Во время 13-го боевого вылета – в марте 2022 года – оккупанты подбили его бомбардировщик, когда он выполнял задачи в Изюме Харьковской области. Пилот Алексей Коваленко погиб. Он удостоен звания Героя Украины посмертно.
Сергей Вербицкий успел катапультироваться. После падения на вражеской территории несколько часов по минным полям он пробирался к позициям украинских защитников.
8 июля 2023 года Вербицкому присвоили звание Героя Украины.
О работе украинских бомбардировщиков в режиме нон-стоп, боях за Гостомель, российской ПВО и влиянии F-16 на вражеские бомбардировщики – в интервью LIGA.net рассказал подполковник Сергей Вербицкий. Далее – прямая речь.
"В Гостомеле нас не ждали". Первый боевой вылет большой войны
20 или 21 февраля мы начали заступать на дежурство по выводу самолетов из-под удара. 23-го я заступил.
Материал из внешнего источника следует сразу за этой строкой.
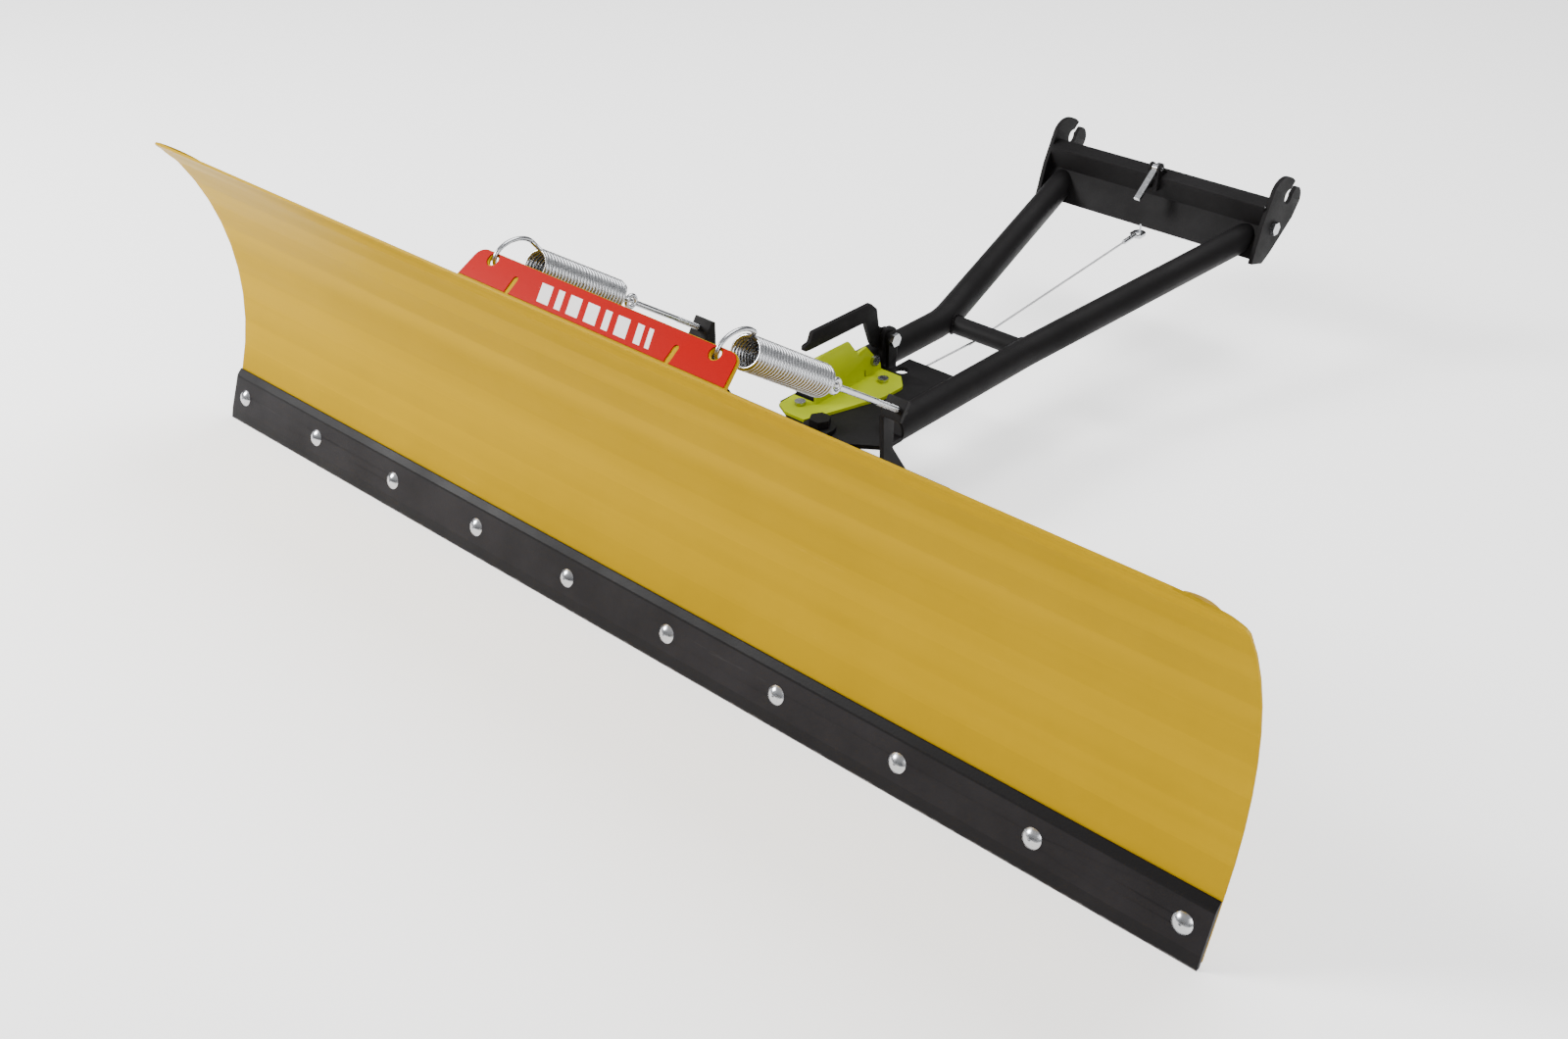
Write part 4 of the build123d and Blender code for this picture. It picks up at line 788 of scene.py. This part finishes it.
# how wide the rounded edges are, in millimetres
SOFT_EDGES = {
    "wear_bar": 0.5,
    "end_rib_left": 0.8,
    "end_rib_right": 0.8,
    "spring_bracket": 0.8,
    "sign_plate": 0.3,
    "crossbar": 1.2,
    "hook_plate_left": 0.9,
    "hook_plate_right": 0.9,
    "pivot_plate": 0.8,
    "lock_bracket": 0.7,
    "foot_lever": 0.9,
    "toe_crank": 0.6,
    "lever_lug": 0.8,
    "lock_sector": 0.6,
    "swivel_beam": 0.6,
    "spring_lug_left": 0.8,
    "spring_lug_right": 0.8,
    "trip_arm_left": 1.5,
    "trip_arm_right": 1.5,
    "swivel_strap": 0.8,
    "latch_ears": 0.6,
    "latch_lever": 0.7,
    "push_tube_left": 0.6,
    "push_tube_right": 0.6,
    "cross_tube": 0.3,
}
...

Ночью нас подняли по тревоге – сказали, куда лететь.
После приземления на оперативный аэродром мы узнали, что Украину бомбят, о прилетах ракет по другим аэродромам. Там, где мы приземлились, еще не было ударов.
Дальше начали работать. Нам дали задачу – ударить по аэродрому Гостомель. Там уже высадился российский десант. Подготовились. Заправили самолеты. Полетели выполнять.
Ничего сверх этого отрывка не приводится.